Know Your Alphabet: Conformational Noise, Latent-Space Encodings, and the Future of Structural Phylogenetics
Know Your Alphabet: Conformational Noise, Latent-Space Encodings, and the Future of Structural Phylogenetics
Schmid, M.; Liu, Y.; Malik, A. J.; Ascher, D.
AbstractStructural alphabets have transformed protein phylogenetics by enabling sequence-style alignment and maximum-likelihood inference to be applied directly to structural data. However, a coordinate-explicit alphabet, in which character states are derived from three-dimensional atomic positions, encodes not only evolutionary signal but also the conformational variability inherent to protein structure. This source of noise has not previously been quantified in a phylogenetic context, and no framework exists for comparing alphabets with respect to their conformational sensitivity.

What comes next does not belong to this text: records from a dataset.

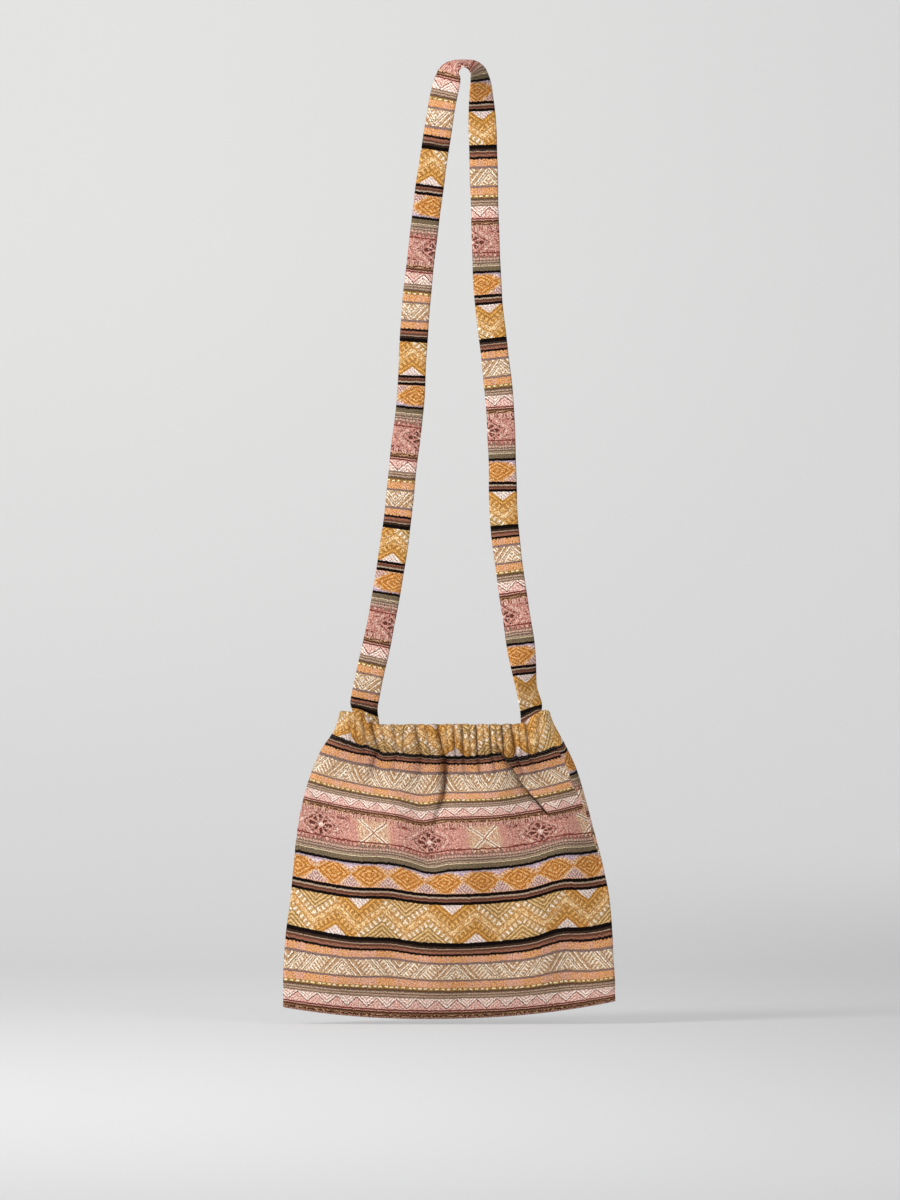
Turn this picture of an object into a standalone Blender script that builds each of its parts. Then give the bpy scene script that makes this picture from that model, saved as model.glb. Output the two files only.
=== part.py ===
"""Gathered cloth shoulder bag with a flat strap, hung by the strap from a peg. Metres, +Z up."""

import math

import bpy
import numpy as np

# Bag, measured on the outside. The origin is where the strap bears on its peg.
MOUTH_WIDTH = 0.176
BOTTOM_WIDTH = 0.283
BAG_HEIGHT = 0.2482
MOUTH_DEPTH = 0.049
BELLY_DEPTH = 0.058
FOLD_DEPTH = 0.006
CLOTH = 0.0012
MOUTH_SAG = 0.0112
ROW_SAG = 0.0136
MOUTH_CENTRE_X = -0.0174
BOTTOM_CENTRE_X = -0.0123
SIDE_RADIUS = 0.012
# How much higher a row's left end lies at the stitches, and how far rows bow up above the bottom.
ROW_LEAN = 0.0026
ROW_LIFT = 0.009
# Casing: the turned-over top with its elastic inside.
ELASTIC_HEIGHT = 0.0155
ELASTIC = 0.001
FOLD_RISE = 0.004
STITCH_ROOM = 0.0052
HEM_OVERLAP = 0.005
GATHERS = 28
PUFF = 0.0042
INNER_PUFF = 0.0020
STITCH_WAVE = 0.0017
# Strap.
STRAP_WIDTH = 0.023
STRAP = 0.0024
STRAP_DROP = 0.5466
STRAP_END = 0.031
PEG = 0.0076
# Air left between two pieces that touch.
GAP = 0.0003
THREAD = 0.0003

MOUTH_TOP = -STRAP_DROP
BOTTOM = MOUTH_TOP - BAG_HEIGHT
ELASTIC_TOP = FOLD_RISE + 0.67 * CLOTH
CASING = ELASTIC_TOP + ELASTIC_HEIGHT + STITCH_ROOM
ELASTIC_FOOT = ELASTIC_TOP + ELASTIC_HEIGHT
PANEL = 1.016 * BAG_HEIGHT
WALL_CLEAR = ELASTIC / 2 + 1.33 * GAP + CLOTH / 2
FINE = 4 * GATHERS
COARSE = 2 * GATHERS


def ease(x):
    """0 below 0, 1 above 1, smooth between."""
    x = np.clip(x, 0.0, 1.0)
    return x * x * (3.0 - 2.0 * x)


def clear_scene():
    for obj in list(bpy.data.objects):
        bpy.data.objects.remove(obj, do_unlink=True)


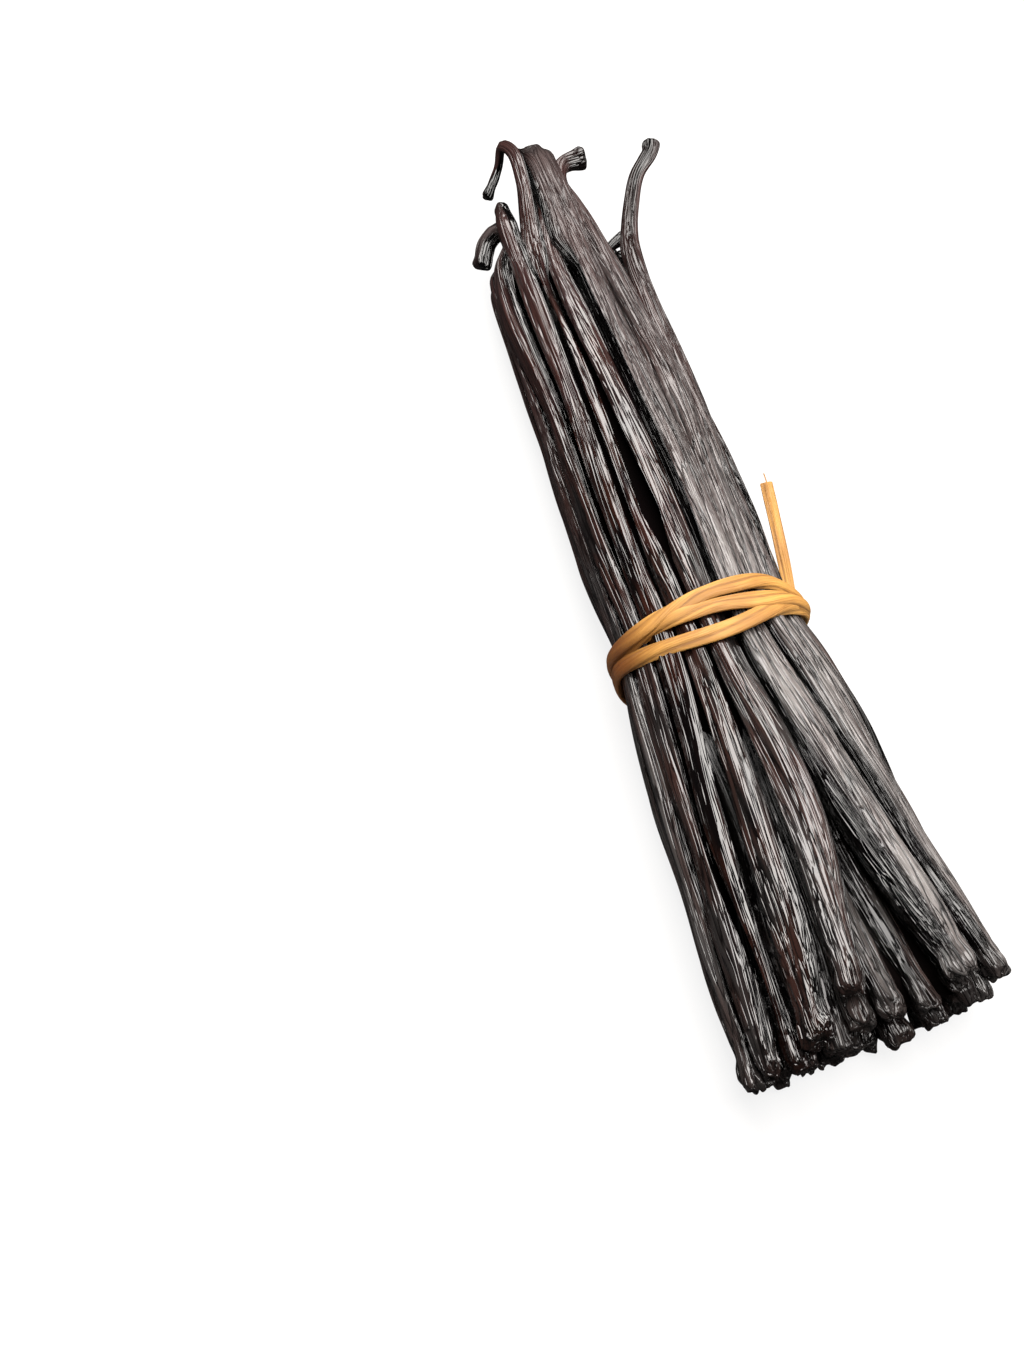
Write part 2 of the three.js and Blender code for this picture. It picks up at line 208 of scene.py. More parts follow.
def bend_along(blank, path, outward, press=1.0, spread=1.0):
    """Moves a blank that lies along y onto a path: x goes out along the normal, z to the side."""
    tangents, normals, sides = frames_along(path, outward)
    length = path_length(path)
    place = np.clip(blank[:, 1] / length, 0, 1) * (len(path) - 1)
    beyond = blank[:, 1] - np.clip(blank[:, 1], 0, length)

    def at(values):
        ticks = np.arange(len(path))
        return np.stack([np.interp(place, ticks, column) for column in values.T], axis=1)

    return (
        at(path)
        + at(tangents) * beyond[:, None]
        + at(normals) * blank[:, :1] * press
        + at(sides) * blank[:, 2:] * spread
    )


# %% [markdown]
# ## The pods' places
#
# Seven pods lie on top and show along most of their length, so each is given its own angles and the
# course of its stem. The others follow in order round the bundle: ten on the flanks and underneath,
# and eleven in a second layer, which shows in the gaps. Small differences between them are drawn from
# a seeded random sequence, so that the bundle is the same each time.
#
# A pod has an angle at its blossom end, under the tie and where its stem starts: `tip`, `tie` and
# `base`. It may have one halfway as well, `low` or `high`. `reach` is the y of its blossom end, and
# `sink` how much deeper that end lies. `girth`, `stem_girth` and `knob` scale the pod, its stem and
# the stem's cut end, and `rim` is how much of a rim the blossom end has, from 0 to 1. `gaps` are the
# widths of the gap to the next pod, and below 0 the two merge. `bloom` is how dusty and dry the skin
# is, from 0 to 1, and `blooms` gives it at distances from the stem's end. Its pale grey is partly
# painted sheen, the broad shine of the light on the pods at the right.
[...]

Here, we introduce the Normalised Noise Index (NNI), a Shannon entropy-based metric for quantifying conformational sensitivity in structural alphabet encodings, and apply it alongside ensemble-wide Robinson--Foulds (RF) variance as a framework for characterising the impact of conformational noise on phylogenetic inference. Across 3,749 single-chain NMR ensembles from the Protein Data Bank, we show that 3Di character variability is a pervasive feature of experimentally observed conformational spread, with NNI negatively correlated with within-ensemble structural stability. A 100 ns molecular dynamics simulation of myoglobin confirmed that thermal fluctuations alone are sufficient to generate comparable 3Di character variation and, in 2.9% of cases, to redirect maximum-likelihood tree search away from the expected topology in a 4-taxon globin benchmark with independently established relationships. Exhaustive enumeration of 4,800 conformational replicates across three NMR ensembles revealed that topological variance under 3Di encoding is approximately 1.7-fold greater than under structural distance, based on 11,517,600 pairwise RF comparisons, a source of uncertainty invisible to standard bootstrap analysis. By contrast, TEA, a sequence-derived structure-aware alphabet inferred from ESM-2 embeddings rather than directly from atomic coordinates, is insulated from conformational sampling by construction and yields zero topological variance across all conformational replicates, serving here as a noise-insulated reference rather than a proposed replacement for 3Di. Together, these results demonstrate that alphabet choice is a methodological variable in structural phylogenetics, and that the NNI metric and RF variance framework introduced here provide a practical basis for principled noise characterisation as new structural alphabets continue to emerge.